Earnhardt is another Hendrick Motorsports driver off to a fast start in 2013. He is third in points, just 10 out of the lead.

“We’ve got a good start to the year,” Earnhardt said. “I wish we’d have run a little bit better last week. I feel like we had a little better car than seventh. But we just never got the opportunity to really prove it. But I feel pretty good. The car has been driving really good. The guys did a lot of great work during the offseason. Steve (Letarte) and Chad (Knaus) and everybody in the shop just really have a good hold on the car out of the gate. We’re still learning a lot and there are still a lot of things to uncover as far as what makes this car really run well. We’re hoping we can stay ahead of the curve. The competition level has changed. It gets tougher every year. A lot of that has to do with the way the technical inspection and rules are refined over the years. When you go back to the 1970’s, everything was under interpretation. As you move on through the ‘80s and ‘90s, things were a little more uniform and a little more structured. Today, you basically have perfect measurements that the car has to go by from one end to the other, and all the components are scrutinized. So that definitely has leveled the playing field and put everybody in a smaller window as far as competition goes. So it definitely makes it tough.”

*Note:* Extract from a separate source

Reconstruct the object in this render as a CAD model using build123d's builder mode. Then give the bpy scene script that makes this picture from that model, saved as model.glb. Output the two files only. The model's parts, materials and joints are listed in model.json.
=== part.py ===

When it comes to NASCAR, Jeff Gordon is the original “Brickyard Legend” after winning the inaugural Brickyard 400 in 1994. The driver who honed his racing skills as a youngster in Pittsboro, Ind., has driven to an impressive five victories at Bristol, most recently way back in 2002. Those five wins are included in his 16 top-five and 22 top-10 finishes in 40 Bristol starts.

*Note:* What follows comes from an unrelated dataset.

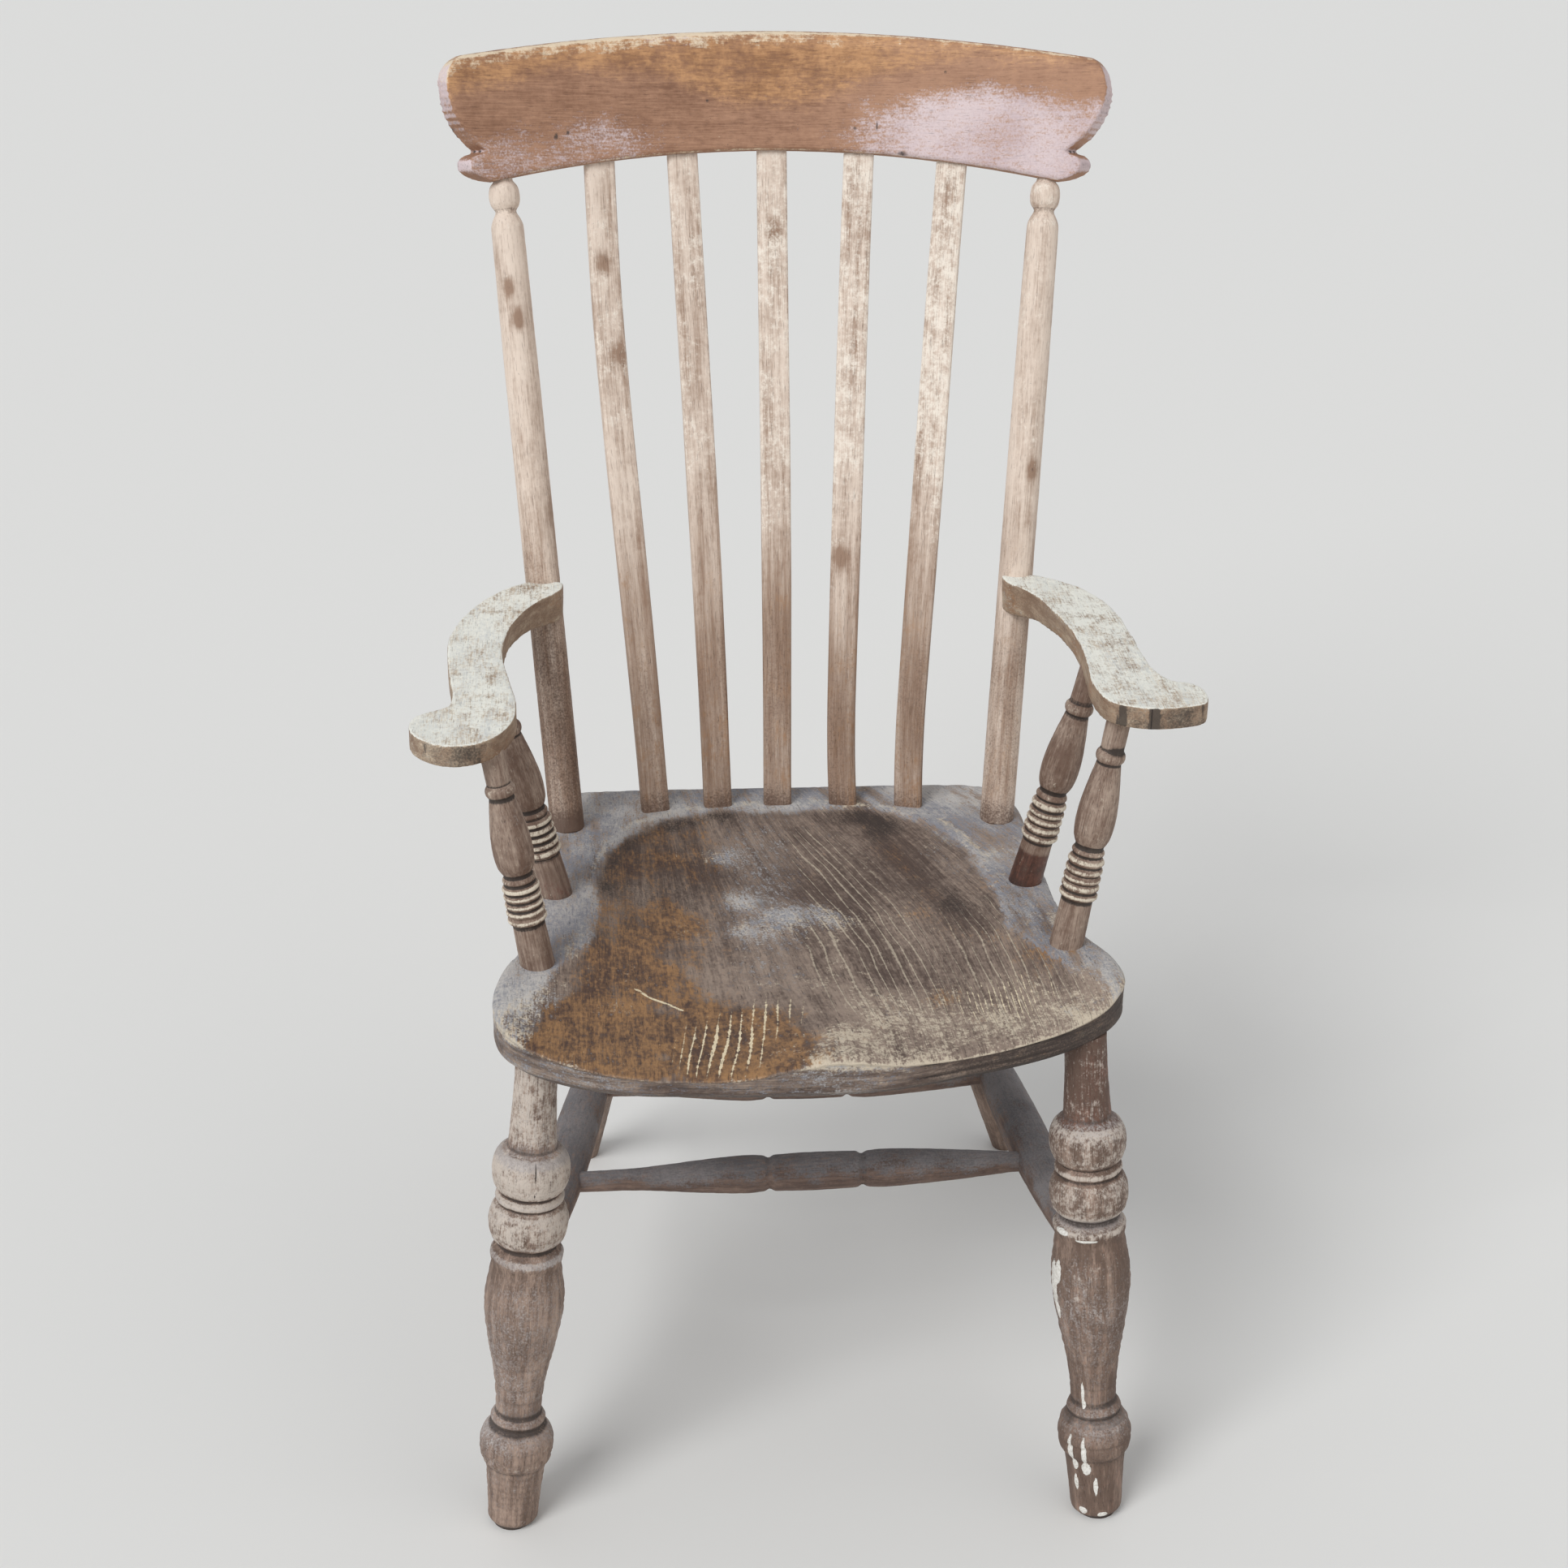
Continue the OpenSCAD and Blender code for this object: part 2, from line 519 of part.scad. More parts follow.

Tony Stewart of Columbus, Ind., is a true “Brickyard Legend” with two wins in the Brickyard 400 and three Cup titles. But at Bristol he has just one win (2001), six top-five and eight top-10 finishes in 28 starts. He was 14th in this race last year and 27th in August 2012.

And then there is Danica Patrick, who became a “Brickyard Phenomenon” in her rookie year at the Indianapolis 500 in 2005 when she nearly won the pole and became the first female ever to lead laps in the Indy 500. She was leading with seven laps to go before she was passed by eventual winner Dan Wheldon. Patrick went on to finish fourth.

Now, she is a full-time NASCAR Sprint Cup driver, and driving a stock car around Bristol is as dissimilar to racing an Indy car around the Indianapolis Motor Speedway as anything in racing. But Patrick is preferred for the heavy-contact form of racing.

“I don’t mind some beating and banging out there,” she said. “I don’t mind pushing your way around a little bit. It just happens. I did it a little bit at Phoenix, even. It is just the nature of short tracks when you are running really close to one another. You put 43 cars out on a track this size; you are filling up a lot of the track. You are able to run closer as opposed to the mile-an-a-half or more. The short tracks are conducive for close racing. The aerodynamics doesn’t come into play quite as much. I enjoy it. I’ve always said from the beginning that NASCAR is a lot of fun for me because if somebody lays on you, you can lay right back.”